Sadly, my ears were not too happy with me for flying such a long way and I arrived, in lovely Vancouver, with two very stuffed-up ears, as if I were still in airplane descent. But I was not to be deterred–after all, how often is a girl from Tucson in one of Canada’s most beloved and immaculate cities?
By the third day, I was out and about having Szechuan cuisine and cruising Robson Street, my sinuses finally starting to acclimate. And then, on the fourth day, I climbed into a 6-person sea plane, its two oblong pontoons bobbing around in the water in the early morning, and did it all over again.
Truth be told, though I wasn’t at my best on my short day trip, there couldn’t have been a more perfect remedy awaiting me on the English-influenced, known for its gardens, fantastic city of Victoria: afternoon tea.
But this wasn’t just any afternoon tea, complete with crumpets, polite conversation, and fine English flatware. It was something a little hipper, a little more whimsical, a little more of a cultural mash-up: afternoon tea, West-Coast style.

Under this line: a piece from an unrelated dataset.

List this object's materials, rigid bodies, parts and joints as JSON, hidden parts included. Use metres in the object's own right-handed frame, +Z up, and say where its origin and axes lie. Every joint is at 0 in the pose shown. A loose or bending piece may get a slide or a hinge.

I met Katie from Tourism Victoria and Alison from The Grand Pacific Hotel in the lobby at noon for our lunchtime fest. They were both eager to introduce me to Chef Takumi’s delicate new tapas menu and to witness the unveiling of some of the restaurant’s new winter varieties of tea. Which, as it happens, I turned out to be the perfect experiment for, because one of the teas, the Winter Warrior, a blend put together by local tea maker Silk Road, was put together to do just what I needed: help clear out my sinuses! The tea is a combination of green tea, ginger, lemongrass, citrus peel, rooibus, and lemon essences, and it’s packed with lots of good, feel-better antioxidants.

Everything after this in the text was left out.